▶ WHAT THE EXERCISE ASKS: Reproduce the listing below without any change.

---

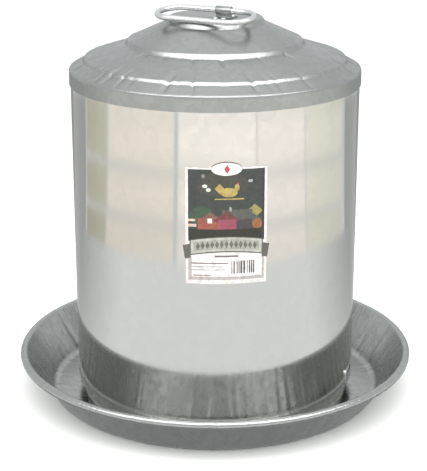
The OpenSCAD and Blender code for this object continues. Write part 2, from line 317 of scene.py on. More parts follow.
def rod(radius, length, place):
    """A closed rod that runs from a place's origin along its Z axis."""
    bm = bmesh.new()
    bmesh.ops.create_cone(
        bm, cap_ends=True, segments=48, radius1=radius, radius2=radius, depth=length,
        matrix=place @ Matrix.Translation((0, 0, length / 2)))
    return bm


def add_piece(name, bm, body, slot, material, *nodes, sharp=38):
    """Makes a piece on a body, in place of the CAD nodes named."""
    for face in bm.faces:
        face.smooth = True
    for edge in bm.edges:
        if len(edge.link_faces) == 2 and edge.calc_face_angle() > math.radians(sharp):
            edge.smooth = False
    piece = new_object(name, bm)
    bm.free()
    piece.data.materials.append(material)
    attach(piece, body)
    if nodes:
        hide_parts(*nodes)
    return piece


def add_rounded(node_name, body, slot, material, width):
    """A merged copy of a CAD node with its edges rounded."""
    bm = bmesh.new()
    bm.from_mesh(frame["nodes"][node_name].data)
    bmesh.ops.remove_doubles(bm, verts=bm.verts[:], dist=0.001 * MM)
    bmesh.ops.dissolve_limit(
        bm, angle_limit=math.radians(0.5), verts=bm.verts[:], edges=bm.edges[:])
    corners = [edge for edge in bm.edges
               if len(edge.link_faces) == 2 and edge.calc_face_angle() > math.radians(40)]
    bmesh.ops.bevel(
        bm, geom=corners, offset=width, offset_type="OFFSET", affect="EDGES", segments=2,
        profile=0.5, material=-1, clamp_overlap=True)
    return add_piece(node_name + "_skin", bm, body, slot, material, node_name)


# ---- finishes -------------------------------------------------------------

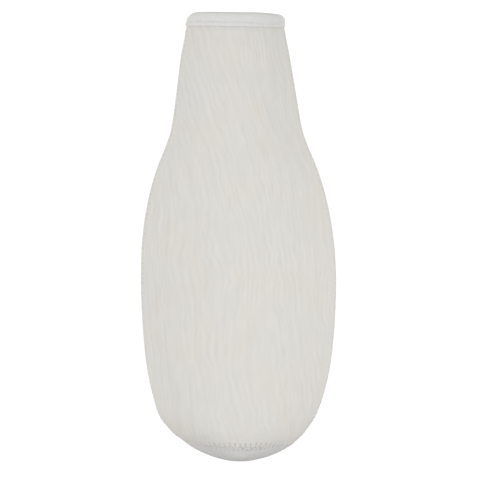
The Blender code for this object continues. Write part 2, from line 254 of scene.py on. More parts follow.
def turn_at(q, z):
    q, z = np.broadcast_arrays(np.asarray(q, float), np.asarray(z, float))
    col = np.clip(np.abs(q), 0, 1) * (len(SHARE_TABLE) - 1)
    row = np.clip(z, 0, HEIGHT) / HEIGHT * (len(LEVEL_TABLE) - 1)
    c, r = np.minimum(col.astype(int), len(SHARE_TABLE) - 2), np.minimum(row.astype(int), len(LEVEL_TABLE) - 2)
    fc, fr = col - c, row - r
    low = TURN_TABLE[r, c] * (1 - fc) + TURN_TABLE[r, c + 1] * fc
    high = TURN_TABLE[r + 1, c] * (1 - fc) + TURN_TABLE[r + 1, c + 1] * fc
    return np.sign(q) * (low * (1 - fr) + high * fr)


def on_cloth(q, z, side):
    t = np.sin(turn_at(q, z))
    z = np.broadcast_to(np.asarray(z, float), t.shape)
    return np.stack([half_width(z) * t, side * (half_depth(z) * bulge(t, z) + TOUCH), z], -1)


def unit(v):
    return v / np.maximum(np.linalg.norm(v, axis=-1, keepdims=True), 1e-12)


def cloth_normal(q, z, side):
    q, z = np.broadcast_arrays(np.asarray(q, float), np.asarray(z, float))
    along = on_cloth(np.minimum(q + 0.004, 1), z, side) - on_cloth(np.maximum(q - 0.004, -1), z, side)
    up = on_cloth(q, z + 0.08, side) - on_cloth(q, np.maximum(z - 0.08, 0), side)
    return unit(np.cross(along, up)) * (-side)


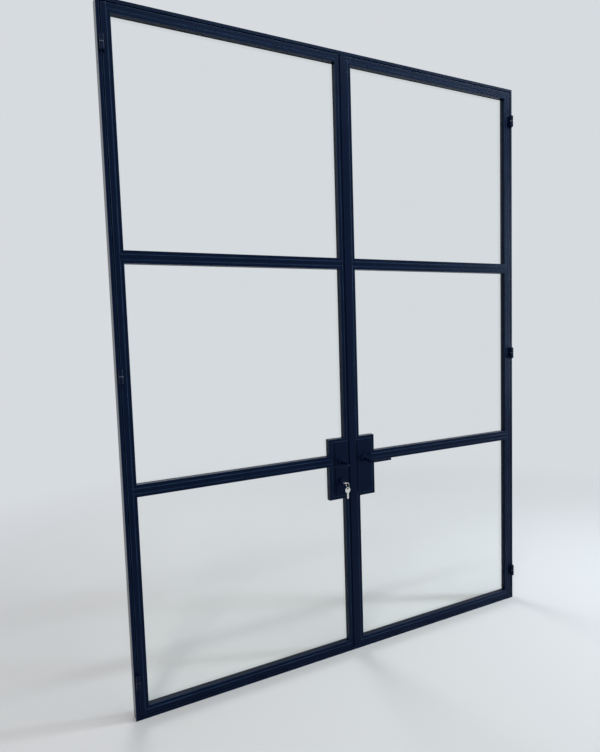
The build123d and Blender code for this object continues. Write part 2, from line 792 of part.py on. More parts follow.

---

▶ RIGHT ANSWER:
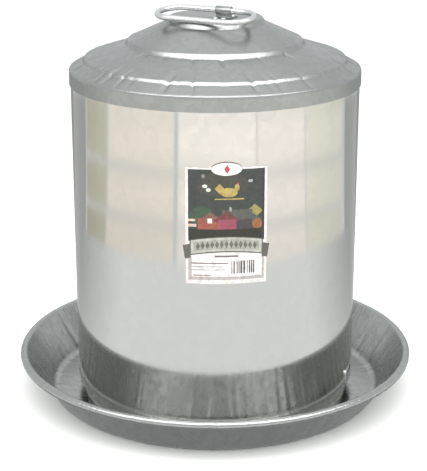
The OpenSCAD and Blender code for this object continues. Write part 2, from line 317 of scene.py on. More parts follow.
def rod(radius, length, place):
    """A closed rod that runs from a place's origin along its Z axis."""
    bm = bmesh.new()
    bmesh.ops.create_cone(
        bm, cap_ends=True, segments=48, radius1=radius, radius2=radius, depth=length,
        matrix=place @ Matrix.Translation((0, 0, length / 2)))
    return bm


def add_piece(name, bm, body, slot, material, *nodes, sharp=38):
    """Makes a piece on a body, in place of the CAD nodes named."""
    for face in bm.faces:
        face.smooth = True
    for edge in bm.edges:
        if len(edge.link_faces) == 2 and edge.calc_face_angle() > math.radians(sharp):
            edge.smooth = False
    piece = new_object(name, bm)
    bm.free()
    piece.data.materials.append(material)
    attach(piece, body)
    if nodes:
        hide_parts(*nodes)
    return piece


def add_rounded(node_name, body, slot, material, width):
    """A merged copy of a CAD node with its edges rounded."""
    bm = bmesh.new()
    bm.from_mesh(frame["nodes"][node_name].data)
    bmesh.ops.remove_doubles(bm, verts=bm.verts[:], dist=0.001 * MM)
    bmesh.ops.dissolve_limit(
        bm, angle_limit=math.radians(0.5), verts=bm.verts[:], edges=bm.edges[:])
    corners = [edge for edge in bm.edges
               if len(edge.link_faces) == 2 and edge.calc_face_angle() > math.radians(40)]
    bmesh.ops.bevel(
        bm, geom=corners, offset=width, offset_type="OFFSET", affect="EDGES", segments=2,
        profile=0.5, material=-1, clamp_overlap=True)
    return add_piece(node_name + "_skin", bm, body, slot, material, node_name)


# ---- finishes -------------------------------------------------------------

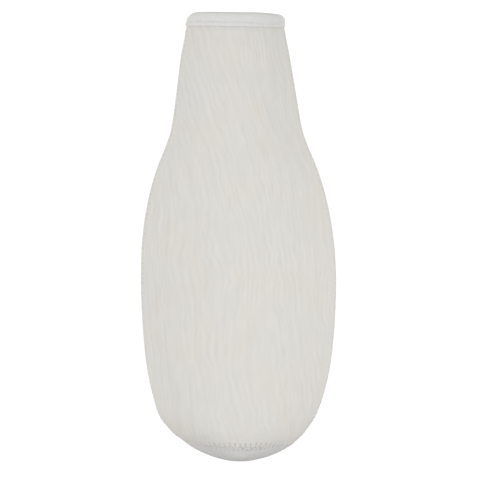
The Blender code for this object continues. Write part 2, from line 254 of scene.py on. More parts follow.
def turn_at(q, z):
    q, z = np.broadcast_arrays(np.asarray(q, float), np.asarray(z, float))
    col = np.clip(np.abs(q), 0, 1) * (len(SHARE_TABLE) - 1)
    row = np.clip(z, 0, HEIGHT) / HEIGHT * (len(LEVEL_TABLE) - 1)
    c, r = np.minimum(col.astype(int), len(SHARE_TABLE) - 2), np.minimum(row.astype(int), len(LEVEL_TABLE) - 2)
    fc, fr = col - c, row - r
    low = TURN_TABLE[r, c] * (1 - fc) + TURN_TABLE[r, c + 1] * fc
    high = TURN_TABLE[r + 1, c] * (1 - fc) + TURN_TABLE[r + 1, c + 1] * fc
    return np.sign(q) * (low * (1 - fr) + high * fr)


def on_cloth(q, z, side):
    t = np.sin(turn_at(q, z))
    z = np.broadcast_to(np.asarray(z, float), t.shape)
    return np.stack([half_width(z) * t, side * (half_depth(z) * bulge(t, z) + TOUCH), z], -1)


def unit(v):
    return v / np.maximum(np.linalg.norm(v, axis=-1, keepdims=True), 1e-12)


def cloth_normal(q, z, side):
    q, z = np.broadcast_arrays(np.asarray(q, float), np.asarray(z, float))
    along = on_cloth(np.minimum(q + 0.004, 1), z, side) - on_cloth(np.maximum(q - 0.004, -1), z, side)
    up = on_cloth(q, z + 0.08, side) - on_cloth(q, np.maximum(z - 0.08, 0), side)
    return unit(np.cross(along, up)) * (-side)


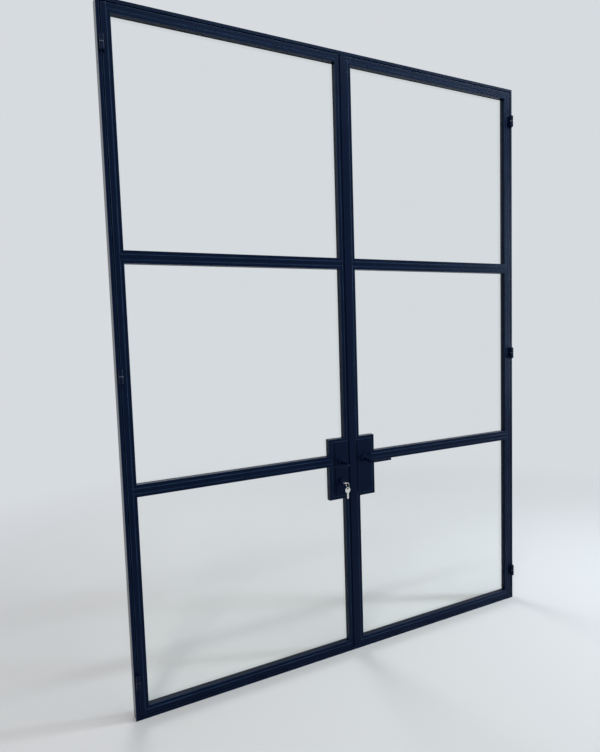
The build123d and Blender code for this object continues. Write part 2, from line 792 of part.py on. More parts follow.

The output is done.